● Data shown

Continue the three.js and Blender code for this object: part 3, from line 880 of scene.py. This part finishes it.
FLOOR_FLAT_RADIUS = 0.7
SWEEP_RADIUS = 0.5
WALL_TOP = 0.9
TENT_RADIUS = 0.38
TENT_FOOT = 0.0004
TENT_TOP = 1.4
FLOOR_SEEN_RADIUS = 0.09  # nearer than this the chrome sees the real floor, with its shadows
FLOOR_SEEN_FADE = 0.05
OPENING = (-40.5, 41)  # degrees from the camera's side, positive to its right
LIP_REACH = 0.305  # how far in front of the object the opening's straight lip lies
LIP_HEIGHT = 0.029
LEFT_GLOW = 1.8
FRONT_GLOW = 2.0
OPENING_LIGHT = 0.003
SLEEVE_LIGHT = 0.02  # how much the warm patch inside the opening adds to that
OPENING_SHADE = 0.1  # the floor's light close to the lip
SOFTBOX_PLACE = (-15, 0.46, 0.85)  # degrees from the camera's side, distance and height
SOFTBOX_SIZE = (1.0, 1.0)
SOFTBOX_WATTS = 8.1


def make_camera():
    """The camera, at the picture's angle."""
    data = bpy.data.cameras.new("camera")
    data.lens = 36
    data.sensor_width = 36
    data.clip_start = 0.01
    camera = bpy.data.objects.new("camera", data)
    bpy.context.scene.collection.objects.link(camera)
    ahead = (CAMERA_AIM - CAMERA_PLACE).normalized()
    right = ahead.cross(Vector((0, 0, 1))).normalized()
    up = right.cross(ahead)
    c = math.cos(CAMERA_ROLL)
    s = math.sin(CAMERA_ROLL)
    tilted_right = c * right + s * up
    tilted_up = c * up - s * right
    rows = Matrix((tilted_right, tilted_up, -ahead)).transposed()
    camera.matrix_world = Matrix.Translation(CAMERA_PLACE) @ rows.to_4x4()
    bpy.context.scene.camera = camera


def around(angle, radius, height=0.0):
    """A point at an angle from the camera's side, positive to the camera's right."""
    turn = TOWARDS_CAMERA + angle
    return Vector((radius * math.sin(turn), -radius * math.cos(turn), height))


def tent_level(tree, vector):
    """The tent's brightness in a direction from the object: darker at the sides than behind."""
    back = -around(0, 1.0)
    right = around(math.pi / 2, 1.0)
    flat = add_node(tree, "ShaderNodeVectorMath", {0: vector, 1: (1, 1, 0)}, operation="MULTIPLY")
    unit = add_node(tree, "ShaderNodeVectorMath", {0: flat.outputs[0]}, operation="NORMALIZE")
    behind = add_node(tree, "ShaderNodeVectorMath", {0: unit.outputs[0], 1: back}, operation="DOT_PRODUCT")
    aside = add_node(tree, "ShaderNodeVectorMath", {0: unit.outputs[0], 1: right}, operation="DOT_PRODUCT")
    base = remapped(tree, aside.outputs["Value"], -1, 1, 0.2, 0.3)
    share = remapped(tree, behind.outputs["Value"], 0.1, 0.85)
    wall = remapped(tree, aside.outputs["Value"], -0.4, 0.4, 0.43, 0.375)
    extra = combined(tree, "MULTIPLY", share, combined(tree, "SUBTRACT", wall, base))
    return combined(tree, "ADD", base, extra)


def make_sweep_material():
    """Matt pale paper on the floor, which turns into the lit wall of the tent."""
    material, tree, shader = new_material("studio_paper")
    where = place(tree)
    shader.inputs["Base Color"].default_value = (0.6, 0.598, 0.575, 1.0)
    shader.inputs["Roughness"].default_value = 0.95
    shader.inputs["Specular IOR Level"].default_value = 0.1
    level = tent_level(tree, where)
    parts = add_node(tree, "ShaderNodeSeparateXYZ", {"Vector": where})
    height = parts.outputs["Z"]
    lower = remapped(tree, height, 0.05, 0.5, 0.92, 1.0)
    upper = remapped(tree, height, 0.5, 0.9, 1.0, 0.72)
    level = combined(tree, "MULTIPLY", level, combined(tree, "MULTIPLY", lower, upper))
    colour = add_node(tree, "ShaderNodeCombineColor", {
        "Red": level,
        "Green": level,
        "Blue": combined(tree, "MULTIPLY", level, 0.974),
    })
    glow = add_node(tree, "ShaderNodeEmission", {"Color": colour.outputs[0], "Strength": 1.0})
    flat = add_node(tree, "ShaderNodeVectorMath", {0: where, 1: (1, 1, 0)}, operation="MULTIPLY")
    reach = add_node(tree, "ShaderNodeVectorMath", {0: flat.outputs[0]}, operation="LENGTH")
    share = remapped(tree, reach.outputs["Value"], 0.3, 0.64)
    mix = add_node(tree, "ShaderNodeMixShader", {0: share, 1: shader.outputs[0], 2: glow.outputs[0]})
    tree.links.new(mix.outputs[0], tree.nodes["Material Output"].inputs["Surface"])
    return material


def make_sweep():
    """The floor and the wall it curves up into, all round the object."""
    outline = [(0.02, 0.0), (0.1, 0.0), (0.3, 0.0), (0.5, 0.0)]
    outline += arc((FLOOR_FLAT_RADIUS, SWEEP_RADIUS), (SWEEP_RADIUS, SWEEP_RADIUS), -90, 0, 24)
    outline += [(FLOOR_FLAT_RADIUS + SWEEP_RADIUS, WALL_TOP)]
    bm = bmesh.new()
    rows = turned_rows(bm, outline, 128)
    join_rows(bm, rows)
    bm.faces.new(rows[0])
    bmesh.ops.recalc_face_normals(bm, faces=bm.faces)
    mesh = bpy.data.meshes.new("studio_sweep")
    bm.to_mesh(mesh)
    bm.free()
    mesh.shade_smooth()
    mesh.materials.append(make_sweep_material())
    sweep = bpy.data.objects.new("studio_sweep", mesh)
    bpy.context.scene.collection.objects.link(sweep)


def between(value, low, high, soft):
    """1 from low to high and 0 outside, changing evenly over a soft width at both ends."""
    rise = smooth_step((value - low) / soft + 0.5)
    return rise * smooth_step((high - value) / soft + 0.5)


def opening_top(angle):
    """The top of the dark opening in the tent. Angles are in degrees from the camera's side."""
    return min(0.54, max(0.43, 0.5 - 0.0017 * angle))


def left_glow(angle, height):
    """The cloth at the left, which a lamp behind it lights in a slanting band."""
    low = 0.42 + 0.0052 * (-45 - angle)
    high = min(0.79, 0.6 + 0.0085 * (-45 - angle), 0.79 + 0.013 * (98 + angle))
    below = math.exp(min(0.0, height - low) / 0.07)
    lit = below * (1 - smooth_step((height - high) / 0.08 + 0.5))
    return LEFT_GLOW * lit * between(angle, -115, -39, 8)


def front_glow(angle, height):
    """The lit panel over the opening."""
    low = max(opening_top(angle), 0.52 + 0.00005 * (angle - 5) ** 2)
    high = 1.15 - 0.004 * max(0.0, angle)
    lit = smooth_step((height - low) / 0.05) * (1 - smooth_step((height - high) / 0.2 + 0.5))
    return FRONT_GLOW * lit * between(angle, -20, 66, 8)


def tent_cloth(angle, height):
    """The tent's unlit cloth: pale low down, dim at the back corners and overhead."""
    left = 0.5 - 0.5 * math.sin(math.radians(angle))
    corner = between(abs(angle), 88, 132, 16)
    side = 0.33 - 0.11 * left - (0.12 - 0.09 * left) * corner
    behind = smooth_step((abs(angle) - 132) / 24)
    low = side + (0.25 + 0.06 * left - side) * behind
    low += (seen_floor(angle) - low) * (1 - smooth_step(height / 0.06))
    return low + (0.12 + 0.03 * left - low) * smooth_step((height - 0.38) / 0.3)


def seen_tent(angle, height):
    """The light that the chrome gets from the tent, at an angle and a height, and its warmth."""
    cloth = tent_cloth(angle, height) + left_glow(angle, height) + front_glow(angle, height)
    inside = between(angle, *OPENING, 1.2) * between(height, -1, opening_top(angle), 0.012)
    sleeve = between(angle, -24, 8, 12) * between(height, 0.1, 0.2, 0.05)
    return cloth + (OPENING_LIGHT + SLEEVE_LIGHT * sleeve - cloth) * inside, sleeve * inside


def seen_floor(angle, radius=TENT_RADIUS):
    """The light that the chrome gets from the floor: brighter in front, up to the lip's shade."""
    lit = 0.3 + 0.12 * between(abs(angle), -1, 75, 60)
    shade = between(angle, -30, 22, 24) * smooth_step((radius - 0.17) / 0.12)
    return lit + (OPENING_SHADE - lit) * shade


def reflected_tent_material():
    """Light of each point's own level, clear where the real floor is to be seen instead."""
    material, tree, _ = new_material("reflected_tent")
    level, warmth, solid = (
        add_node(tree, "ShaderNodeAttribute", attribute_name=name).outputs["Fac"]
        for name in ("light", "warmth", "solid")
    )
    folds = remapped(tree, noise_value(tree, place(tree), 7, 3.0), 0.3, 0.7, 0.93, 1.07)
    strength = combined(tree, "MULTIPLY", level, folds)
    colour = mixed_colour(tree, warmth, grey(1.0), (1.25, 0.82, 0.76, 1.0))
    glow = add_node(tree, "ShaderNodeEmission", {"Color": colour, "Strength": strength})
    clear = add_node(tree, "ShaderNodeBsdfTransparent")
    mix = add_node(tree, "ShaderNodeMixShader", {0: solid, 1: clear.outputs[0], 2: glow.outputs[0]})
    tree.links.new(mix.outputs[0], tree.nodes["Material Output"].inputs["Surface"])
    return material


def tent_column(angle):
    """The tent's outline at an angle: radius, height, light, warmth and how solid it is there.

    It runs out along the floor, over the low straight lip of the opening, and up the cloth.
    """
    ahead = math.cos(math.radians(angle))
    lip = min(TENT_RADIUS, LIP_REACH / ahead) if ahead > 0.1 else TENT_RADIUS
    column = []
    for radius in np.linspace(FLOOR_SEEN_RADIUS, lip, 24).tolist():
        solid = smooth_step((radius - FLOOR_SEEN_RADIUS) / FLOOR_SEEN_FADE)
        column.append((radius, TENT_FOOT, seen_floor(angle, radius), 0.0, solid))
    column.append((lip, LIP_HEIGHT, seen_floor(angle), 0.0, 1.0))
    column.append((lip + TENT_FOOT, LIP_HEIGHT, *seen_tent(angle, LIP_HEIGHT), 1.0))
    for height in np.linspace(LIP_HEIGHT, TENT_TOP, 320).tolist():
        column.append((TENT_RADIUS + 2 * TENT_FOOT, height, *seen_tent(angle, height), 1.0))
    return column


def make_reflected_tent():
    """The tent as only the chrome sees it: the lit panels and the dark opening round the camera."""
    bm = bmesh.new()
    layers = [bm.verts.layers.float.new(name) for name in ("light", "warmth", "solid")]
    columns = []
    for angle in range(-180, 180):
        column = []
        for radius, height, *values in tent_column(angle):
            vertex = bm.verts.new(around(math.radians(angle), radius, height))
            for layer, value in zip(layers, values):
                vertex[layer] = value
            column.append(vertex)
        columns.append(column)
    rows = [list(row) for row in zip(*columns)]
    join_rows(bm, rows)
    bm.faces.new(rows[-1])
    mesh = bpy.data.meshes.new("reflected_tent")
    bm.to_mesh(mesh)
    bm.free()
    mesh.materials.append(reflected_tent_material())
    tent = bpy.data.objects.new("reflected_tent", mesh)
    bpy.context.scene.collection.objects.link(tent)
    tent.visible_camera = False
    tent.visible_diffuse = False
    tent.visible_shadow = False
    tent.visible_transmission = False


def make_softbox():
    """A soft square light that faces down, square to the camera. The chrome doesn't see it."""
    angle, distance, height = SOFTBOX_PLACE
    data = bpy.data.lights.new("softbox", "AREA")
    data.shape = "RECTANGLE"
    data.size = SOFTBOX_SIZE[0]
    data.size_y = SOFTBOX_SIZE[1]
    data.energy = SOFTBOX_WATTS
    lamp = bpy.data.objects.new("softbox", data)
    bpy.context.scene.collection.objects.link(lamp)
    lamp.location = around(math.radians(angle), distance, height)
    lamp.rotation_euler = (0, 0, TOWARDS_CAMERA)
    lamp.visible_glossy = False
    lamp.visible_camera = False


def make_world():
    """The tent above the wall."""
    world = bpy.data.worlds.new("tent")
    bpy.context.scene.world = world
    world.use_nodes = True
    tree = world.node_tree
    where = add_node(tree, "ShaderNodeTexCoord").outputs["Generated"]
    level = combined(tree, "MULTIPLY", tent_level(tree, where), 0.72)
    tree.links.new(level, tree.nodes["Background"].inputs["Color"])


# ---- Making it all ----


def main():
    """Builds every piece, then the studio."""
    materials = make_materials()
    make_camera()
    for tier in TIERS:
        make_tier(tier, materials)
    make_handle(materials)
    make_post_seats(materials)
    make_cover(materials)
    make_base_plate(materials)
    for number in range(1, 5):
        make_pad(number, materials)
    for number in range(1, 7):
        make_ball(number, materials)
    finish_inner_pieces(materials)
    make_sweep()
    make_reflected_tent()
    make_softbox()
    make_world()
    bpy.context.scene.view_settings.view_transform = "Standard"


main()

● To do
Write out, unaltered, the lines from the opening of the listing through the line that includes "SOFTBOX_WATTS = 8.1".

● Output of the exercise
Continue the three.js and Blender code for this object: part 3, from line 880 of scene.py. This part finishes it.
FLOOR_FLAT_RADIUS = 0.7
SWEEP_RADIUS = 0.5
WALL_TOP = 0.9
TENT_RADIUS = 0.38
TENT_FOOT = 0.0004
TENT_TOP = 1.4
FLOOR_SEEN_RADIUS = 0.09  # nearer than this the chrome sees the real floor, with its shadows
FLOOR_SEEN_FADE = 0.05
OPENING = (-40.5, 41)  # degrees from the camera's side, positive to its right
LIP_REACH = 0.305  # how far in front of the object the opening's straight lip lies
LIP_HEIGHT = 0.029
LEFT_GLOW = 1.8
FRONT_GLOW = 2.0
OPENING_LIGHT = 0.003
SLEEVE_LIGHT = 0.02  # how much the warm patch inside the opening adds to that
OPENING_SHADE = 0.1  # the floor's light close to the lip
SOFTBOX_PLACE = (-15, 0.46, 0.85)  # degrees from the camera's side, distance and height
SOFTBOX_SIZE = (1.0, 1.0)
SOFTBOX_WATTS = 8.1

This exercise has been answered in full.